How to Report Capital Gains on Stock Splits on Your Income Taxes
Companies issue stock splits for a number of reasons. When the share price of a stock rises too high, the company may issue a 2-for-1 or 3-for-1 stock split to reduce the share price to more affordable levels. If the stock price falls, the company may issue a reverse stock split to boost the price, even though that means you suddenly own fewer shares. But no matter what the reason, it is important to adjust the cost basis of your stock to account for those stock splits. If you fail to do so, you could inadvertently overpay or underpay your capital gains taxes.
- 1 -Find out what type of stock split that occurred. In a normal stock split, the number of shares you own increases, while the value of each share goes down. For example, if you owned 100 shares of a stock with a share price of $60, you will own 200 shares of the stock at $30 a share following a 2-for-1 stock split. In a reverse stock split the opposite happens — if you owned 500 shares of stock selling for $5 a share, you would own 100 shares of stock at $25 a share following a 5-for-1 reverse split.
- 2 -Find the original purchase confirmation you received when you originally bought the stock. Note the date and nature of the stock split by writing it on that confirmation. Also, record the stock split and the new number of shares you own in the spreadsheet you use to track your investments.

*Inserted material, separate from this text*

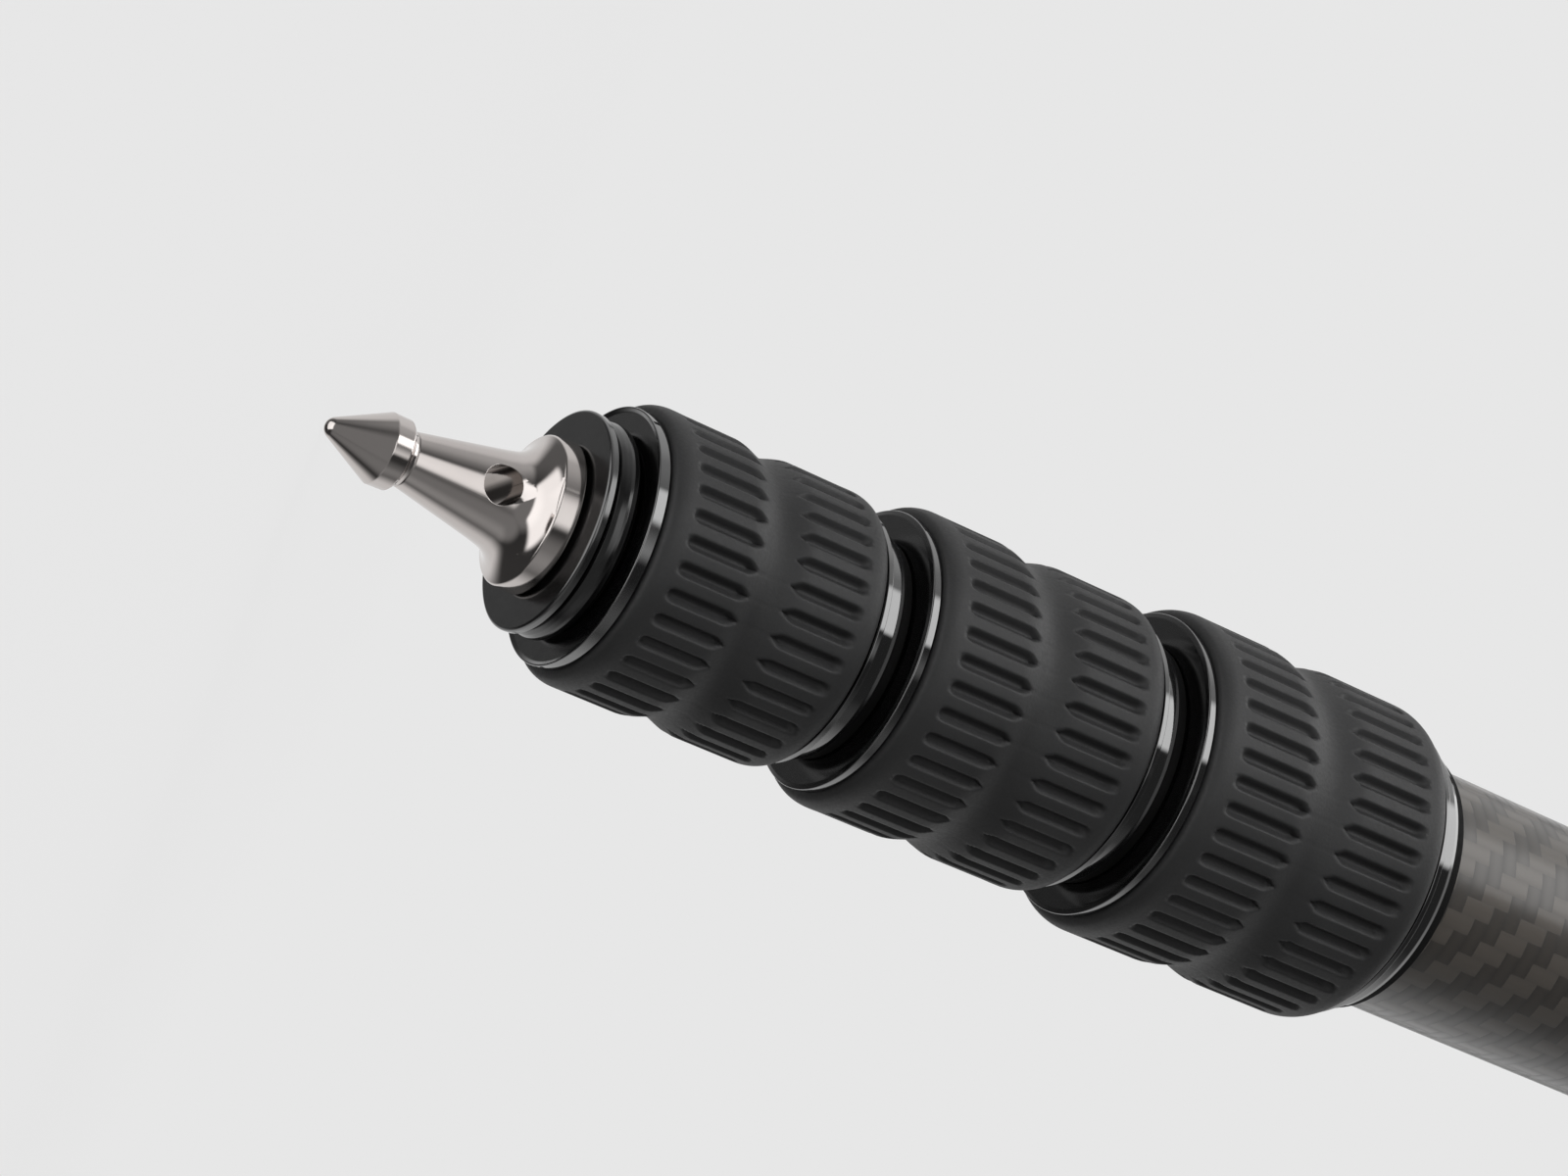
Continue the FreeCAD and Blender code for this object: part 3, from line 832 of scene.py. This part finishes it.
def add_tube(section):
    """A carbon tube on every leg."""
    mesh = turned_mesh("tube", tube_outline(section), 0.1, 160)
    on_every_leg(
        "turned_tube_%d_leg_%%d" % section, mesh, section_body(section),
        [CARBON], "leg_%%d_tube_%d" % section,
    )


def add_foot_collars():
    """Foot collars with two discs and a sleeve, with painted shade, a matt black, on the sleeve and between
    the discs.
    """
    mesh = turned_mesh("collar", COLLAR_OUTLINE, 0.08)
    # Painted shade on the sleeve and in the recess between the discs.
    mesh = refinished(mesh, lambda radius, height, away: height > 32.9 and radius < 14.0)
    mesh = refinished(mesh, lambda radius, height, away: height > 33.6 and radius >= 14.0, 2)
    finishes = [SATIN_BLACK, PAINTED_GAP_SHADE, SOFT_BLACK]
    on_every_leg(
        "turned_foot_collar_leg_%d", mesh, section_body(4), finishes, "leg_%d_foot_collar",
    )


def add_spikes():
    """Spikes with a hole across the neck for a bar, sunk at both ends, with painted shade, a darker steel, on
    the hole's wall.
    """
    across = moved(0, 0, 23.0 - SPIKE_REACH, -27) @ Matrix.Rotation(math.pi / 2, 4, "Y")
    mesh = drilled(turned_mesh("spike", spike_outline(), 0.07), across, 2.65, 24)
    for end in (0, math.pi):
        sunk = across @ Matrix.Rotation(end, 4, "X") @ moved(0, 0, 7.85)
        mesh = drilled(mesh, sunk, 2.5, 4, 96, 6.5)
    on_every_leg(
        "turned_spike_leg_%d", mesh, section_body(4), [STEEL, HOLE_SHADE_STEEL], "leg_%d_spike",
    )


def carbon():
    """Woven carbon fibre under a satin coat, mapped round the tube, with a painted sheen along the crown of
    each tow.
    """
    made, tree, shader = material("carbon_tube")
    place = node(tree, "ShaderNodeUVMap", uv_map="turned")
    split = node(tree, "ShaderNodeSeparateXYZ", {"Vector": place.outputs["UV"]})
    tows = Field(tree, split.outputs["X"]) * 44
    picks = Field(tree, split.outputs["Y"]) * 400
    twill = (tows.apply("FLOOR") + picks.apply("FLOOR")).apply("FLOORED_MODULO", 4.0).apply("LESS_THAN", 1.5)
    ridge = ((tows - tows.apply("FLOOR")) * math.pi).apply("SINE")
    weft = ((picks - picks.apply("FLOOR")) * math.pi).apply("SINE")
    height = ridge * twill + weft * (1 - twill)
    # Tone by weave direction, plus a painted sheen that lightens the crown of each tow.
    shade = twill * 0.3 + height * 0.12 + 0.3
    tinted(tree, shader, shade.socket, (0.023, 0.021, 0.019), (0.054, 0.048, 0.042))
    rough = height * -0.1 + 0.38
    tree.links.new(rough.socket, shader.inputs["Roughness"])
    shader.inputs["Coat Weight"].default_value = 0.35
    shader.inputs["Coat Roughness"].default_value = 0.22
    bump(tree, shader, height.socket, 0.04 * MM, 0.4)
    return made


CARBON = carbon()


# The stud, the screws and the hinge pins

def thread_tree():
    """Screw thread on a sheet of vertices wrapped round Z, closed at both ends."""
    kinds = dict.fromkeys(("Radius", "Depth", "Pitch", "Length", "Chamfer"), "Float")
    kinds.update({"Steps": "Int", "Rows": "Int", "Finish": "Material"})
    tree, sockets, given = growing_tree("screw_thread", kinds)
    sheet, column, row = sheet_of_vertices(tree, given["Steps"], given["Rows"])
    turn = column / given["Steps"]
    height = held((row - 1) / (given["Rows"] - 3)) * given["Length"]
    phase = (height / given["Pitch"] - turn).apply("FRACT")
    flank = held((phase - 0.5).apply("ABSOLUTE") * 2.6 - 0.15)
    tip = (height - given["Length"] + given["Chamfer"]).apply("MAXIMUM", 0.0)
    ring = (given["Radius"] - flank * given["Depth"]).apply("MINIMUM", given["Radius"] - tip)
    inside = row.apply("GREATER_THAN", 0.5) * row.apply("LESS_THAN", given["Rows"] - 1.5)
    wrap(tree, sheet, ring * inside, turn * (2 * math.pi), height, given["Finish"])
    return tree, sockets


def joined_mesh(name, parts):
    """One mesh from (mesh, matrix) pairs, with outward faces. The meshes are used up."""
    build = bmesh.new()
    for mesh, matrix in parts:
        mesh.transform(matrix)
        build.from_mesh(mesh)
    for mesh in {mesh for mesh, _ in parts}:
        bpy.data.meshes.remove(mesh)
    bmesh.ops.recalc_face_normals(build, faces=build.faces)
    made = bpy.data.meshes.new(name)
    build.to_mesh(made)
    build.free()
    made.set_sharp_from_angle(angle=math.radians(35))
    return made


def add_camera_stud():
    """Stud with its 3/8 inch thread above the plate."""
    tree, sockets = thread_tree()
    values = {
        "Radius": 4.76 * MM, "Depth": 0.86 * MM, "Pitch": 1.5875 * MM, "Length": 12.5 * MM,
        "Chamfer": 1.0 * MM, "Steps": 72, "Rows": 130, "Finish": STEEL,
    }
    thread = grown_mesh("thread", tree, sockets, values)
    outline = [(0, -22), (9, -22), (9, -16), (5.5, -16), (5.5, -0.02), (0, -0.02)]
    shank = turned_mesh("shank", outline, 0.3, 96)
    mesh = joined_mesh("camera_stud", [(thread, moved(0, 0, -0.5)), (shank, Matrix())])
    placed("threaded_stud", mesh, "apex", [STEEL], "camera_stud")


def add_plate_screws():
    """Three countersunk screws with hexagon sockets."""
    outline = [(0, -21), (2, -21), (2, -2.2), (3.8, -0.02), (0, -0.02)]
    parts = []
    for turn in (-90, 30, 150):
        head = turned_mesh("screw", outline, 0.15, 64)
        cut = drilled(head, moved(0, 0, 0), 1.45, 3.4, 6)
        parts.append((cut, moved(0, 0, 0, turn) @ moved(25, 0, 0)))
    mesh = joined_mesh("plate_screws", parts)
    placed("socket_screws", mesh, "apex", [DARK_STEEL], "plate_screws")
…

- 3 -Complete Schedule D when you sell the stock and file your taxes. You do not owe capital gain taxes on the stock until you actually sell it. When you sell a stock, you should receive a 1099-B form early the following year. This form shows the net proceeds of the stock sale, and it is up to you to compute and report the profit you made when you sold the stock.
- 4 -Subtract the total purchase price of the stock you sold from the proceeds of the sale. This is the amount of your gain, which you must report on Schedule D when you file your taxes.